◆ **Written instruction**
Print each line exactly as it is given.

◆ **Supplied information**
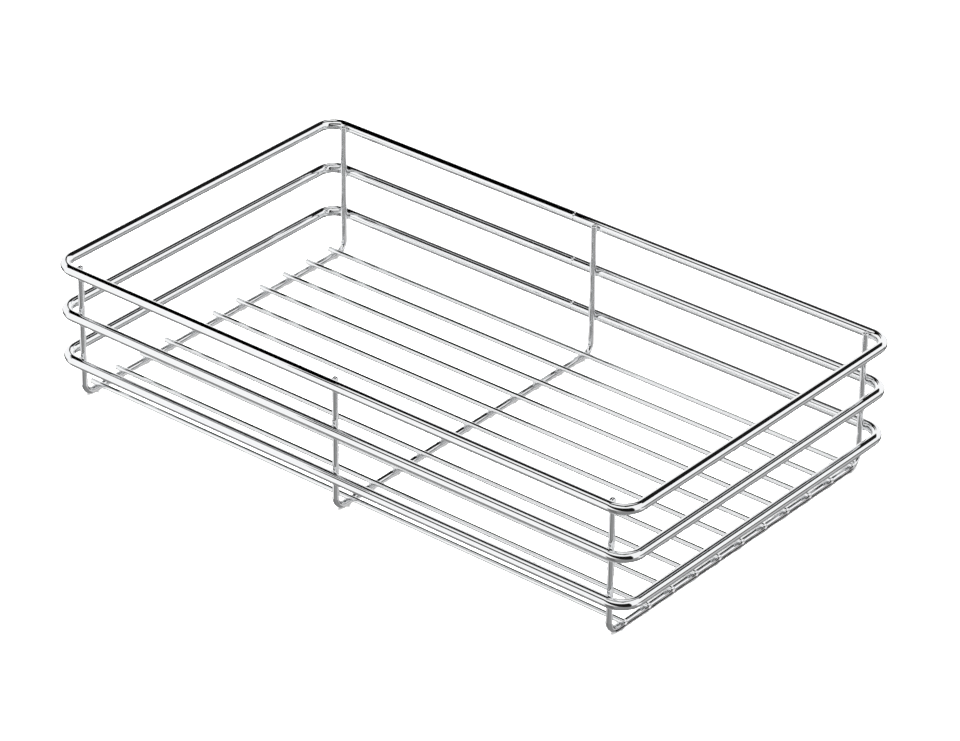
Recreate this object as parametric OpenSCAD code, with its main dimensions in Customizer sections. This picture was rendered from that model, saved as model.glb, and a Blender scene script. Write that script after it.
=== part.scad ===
// Welded wire basket that pulls out of a kitchen cabinet.
//
// Three closed rim rings of thick wire stand one above the other. Three U-shaped
// cross frames hold them from the inside and pass under the floor, and a row of thin
// floor wires lies lengthwise on the frames' sleepers. Every crossing is a resistance
// weld: the two wires are pressed into each other by weld_set, and the thinner wire
// carries the saddle that the thicker one left in it.
//
// Millimetres, +Z up, +X along the basket. The origin is under the middle of the
// basket, in the plane that it stands on.

/* [Basket] */
// Length over the outside of the rim rings
basket_length = 500; // [400:1:600]
// Width over the outside of the rim rings
basket_width = 292; // [240:1:450]
// Height of the bottom ring's centre above the plane that the basket stands on
bottom_ring_height = 29.5; // [20:0.5:45]
// Height from the centre of one ring to the centre of the next
ring_pitch = 35.5; // [20:0.5:60]

/* [Rim rings] */
// Thickness of the ring wire
ring_wire = 7.8; // [5:0.1:9]
// Radius of a ring's corners, at the centre of the wire
ring_corner_radius = 14; // [11:0.5:40]
// Distance of a ring's butt weld from the middle of the long side
butt_weld_offset = 21; // [12:1:90]
// Height of the butt weld's bead above the wire's surface
butt_weld_height = 0.25; // [0.15:0.05:0.5]
// Width of the butt weld's bead along the wire
butt_weld_width = 2.2; // [1.5:0.1:4]

/* [Cross frames] */
// Thickness of the cross frame wire
cross_wire = 4.6; // [3.5:0.1:6.5]
// Gap along a ring between an end frame's upright and the start of the ring's corner
upright_to_corner = 0; // [0:0.5:60]
// Radius of a cross frame's two bends, at the centre of the wire
cross_bend_radius = 8; // [6:0.5:14]
// Height of an upright's end above the centre of the top ring
upright_rise = 3; // [0:0.1:8]
// Height of the dome that each upright's end is ground to
upright_dome = 1; // [0.5:0.1:1.6]

/* [Floor] */
// Thickness of the floor wires
floor_wire = 4; // [2.5:0.1:5]
// Gap along a sleeper between an outermost floor wire and the start of the bend
floor_to_bend = 1.4; // [0.5:0.1:12]
// Length of a floor wire that stands out past the centre of an end frame
floor_overhang = 5; // [4:0.5:8]
// Width of the chamfer round a floor wire's ends
floor_chamfer = 0.6; // [0.3:0.1:1]

/* [Welds] */
// Depth that two crossing wires are pressed into each other
weld_set = 0.5; // [0.2:0.05:0.8]

/* [Hidden] */
RING_NODES = ["rim_ring_bottom", "rim_ring_middle", "rim_ring_top"];
FRAME_NODES = ["cross_frame_left", "cross_frame_centre", "cross_frame_right"];
FLOOR_NODES = [
    "floor_wire_01", "floor_wire_02", "floor_wire_03", "floor_wire_04", "floor_wire_05",
    "floor_wire_06", "floor_wire_07", "floor_wire_08", "floor_wire_09", "floor_wire_10",
    "floor_wire_11"
];

$fn = 48;

// Chrome plating on each gauge of wire
RING_COLOUR = "gainsboro";
FRAME_COLOUR = "lightgray";
FLOOR_COLOUR = "silver";

// A cutter reaches this far past what it cuts
CUT_MARGIN = 1;

// Rim rings, centre line of the wire
ring_half_length = (basket_length - ring_wire) / 2;
ring_half_width = (basket_width - ring_wire) / 2;
ring_heights = [for (i = [0 : len(RING_NODES) - 1]) bottom_ring_height + i * ring_pitch];
top_ring_height = ring_heights[len(RING_NODES) - 1];

// Cross frames: the sleepers stand on the origin's plane, the uprights press
// against the rings from the inside
sleeper_height = cross_wire / 2;
upright_offset = ring_half_width - (ring_wire + cross_wire) / 2 + weld_set;
upright_top = top_ring_height + upright_rise;
sleeper_half_length = upright_offset - cross_bend_radius;
cross_frame_pitch = ring_half_length - ring_corner_radius - upright_to_corner - cross_wire / 2;
frame_positions = [for (i = [0 : len(FRAME_NODES) - 1]) (i - 1) * cross_frame_pitch];

// The sphere that cuts an upright's end to a dome of the given height
dome_radius = (pow(cross_wire / 2, 2) + pow(upright_dome, 2)) / (2 * upright_dome);

// Floor wires, pressed into the sleepers from above
floor_height = sleeper_height + (cross_wire + floor_wire) / 2 - weld_set;
floor_length = 2 * (cross_frame_pitch + floor_overhang);
floor_half_span = sleeper_half_length - floor_to_bend - floor_wire / 2;
floor_pitch = 2 * floor_half_span / (len(FLOOR_NODES) - 1);

// The bead's outline is an arc over the wire, buried as deep as it stands out
bead_reach = 2 * butt_weld_height;
bead_radius = (pow(butt_weld_width / 2, 2) + pow(bead_reach, 2)) / (2 * bead_reach);

// Straight wire of the given thickness, centred, along X
module wire_along_x(thickness, length) {
    rotate([0, 90, 0]) cylinder(d = thickness, h = length, center = true);
}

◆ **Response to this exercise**
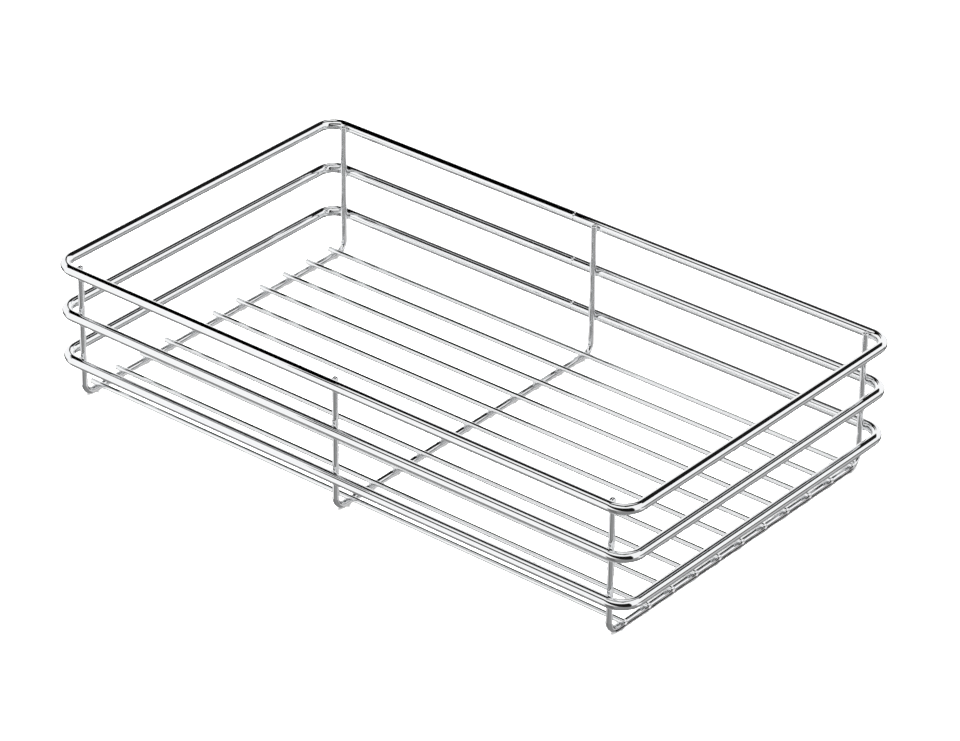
Recreate this object as parametric OpenSCAD code, with its main dimensions in Customizer sections. This picture was rendered from that model, saved as model.glb, and a Blender scene script. Write that script after it.
=== part.scad ===
// Welded wire basket that pulls out of a kitchen cabinet.
//
// Three closed rim rings of thick wire stand one above the other. Three U-shaped
// cross frames hold them from the inside and pass under the floor, and a row of thin
// floor wires lies lengthwise on the frames' sleepers. Every crossing is a resistance
// weld: the two wires are pressed into each other by weld_set, and the thinner wire
// carries the saddle that the thicker one left in it.
//
// Millimetres, +Z up, +X along the basket. The origin is under the middle of the
// basket, in the plane that it stands on.

/* [Basket] */
// Length over the outside of the rim rings
basket_length = 500; // [400:1:600]
// Width over the outside of the rim rings
basket_width = 292; // [240:1:450]
// Height of the bottom ring's centre above the plane that the basket stands on
bottom_ring_height = 29.5; // [20:0.5:45]
// Height from the centre of one ring to the centre of the next
ring_pitch = 35.5; // [20:0.5:60]

/* [Rim rings] */
// Thickness of the ring wire
ring_wire = 7.8; // [5:0.1:9]
// Radius of a ring's corners, at the centre of the wire
ring_corner_radius = 14; // [11:0.5:40]
// Distance of a ring's butt weld from the middle of the long side
butt_weld_offset = 21; // [12:1:90]
// Height of the butt weld's bead above the wire's surface
butt_weld_height = 0.25; // [0.15:0.05:0.5]
// Width of the butt weld's bead along the wire
butt_weld_width = 2.2; // [1.5:0.1:4]

/* [Cross frames] */
// Thickness of the cross frame wire
cross_wire = 4.6; // [3.5:0.1:6.5]
// Gap along a ring between an end frame's upright and the start of the ring's corner
upright_to_corner = 0; // [0:0.5:60]
// Radius of a cross frame's two bends, at the centre of the wire
cross_bend_radius = 8; // [6:0.5:14]
// Height of an upright's end above the centre of the top ring
upright_rise = 3; // [0:0.1:8]
// Height of the dome that each upright's end is ground to
upright_dome = 1; // [0.5:0.1:1.6]

/* [Floor] */
// Thickness of the floor wires
floor_wire = 4; // [2.5:0.1:5]
// Gap along a sleeper between an outermost floor wire and the start of the bend
floor_to_bend = 1.4; // [0.5:0.1:12]
// Length of a floor wire that stands out past the centre of an end frame
floor_overhang = 5; // [4:0.5:8]
// Width of the chamfer round a floor wire's ends
floor_chamfer = 0.6; // [0.3:0.1:1]

/* [Welds] */
// Depth that two crossing wires are pressed into each other
weld_set = 0.5; // [0.2:0.05:0.8]

/* [Hidden] */
RING_NODES = ["rim_ring_bottom", "rim_ring_middle", "rim_ring_top"];
FRAME_NODES = ["cross_frame_left", "cross_frame_centre", "cross_frame_right"];
FLOOR_NODES = [
    "floor_wire_01", "floor_wire_02", "floor_wire_03", "floor_wire_04", "floor_wire_05",
    "floor_wire_06", "floor_wire_07", "floor_wire_08", "floor_wire_09", "floor_wire_10",
    "floor_wire_11"
];

$fn = 48;

// Chrome plating on each gauge of wire
RING_COLOUR = "gainsboro";
FRAME_COLOUR = "lightgray";
FLOOR_COLOUR = "silver";

// A cutter reaches this far past what it cuts
CUT_MARGIN = 1;

// Rim rings, centre line of the wire
ring_half_length = (basket_length - ring_wire) / 2;
ring_half_width = (basket_width - ring_wire) / 2;
ring_heights = [for (i = [0 : len(RING_NODES) - 1]) bottom_ring_height + i * ring_pitch];
top_ring_height = ring_heights[len(RING_NODES) - 1];

// Cross frames: the sleepers stand on the origin's plane, the uprights press
// against the rings from the inside
sleeper_height = cross_wire / 2;
upright_offset = ring_half_width - (ring_wire + cross_wire) / 2 + weld_set;
upright_top = top_ring_height + upright_rise;
sleeper_half_length = upright_offset - cross_bend_radius;
cross_frame_pitch = ring_half_length - ring_corner_radius - upright_to_corner - cross_wire / 2;
frame_positions = [for (i = [0 : len(FRAME_NODES) - 1]) (i - 1) * cross_frame_pitch];

// The sphere that cuts an upright's end to a dome of the given height
dome_radius = (pow(cross_wire / 2, 2) + pow(upright_dome, 2)) / (2 * upright_dome);

// Floor wires, pressed into the sleepers from above
floor_height = sleeper_height + (cross_wire + floor_wire) / 2 - weld_set;
floor_length = 2 * (cross_frame_pitch + floor_overhang);
floor_half_span = sleeper_half_length - floor_to_bend - floor_wire / 2;
floor_pitch = 2 * floor_half_span / (len(FLOOR_NODES) - 1);

// The bead's outline is an arc over the wire, buried as deep as it stands out
bead_reach = 2 * butt_weld_height;
bead_radius = (pow(butt_weld_width / 2, 2) + pow(bead_reach, 2)) / (2 * bead_reach);

// Straight wire of the given thickness, centred, along X
module wire_along_x(thickness, length) {
    rotate([0, 90, 0]) cylinder(d = thickness, h = length, center = true);
}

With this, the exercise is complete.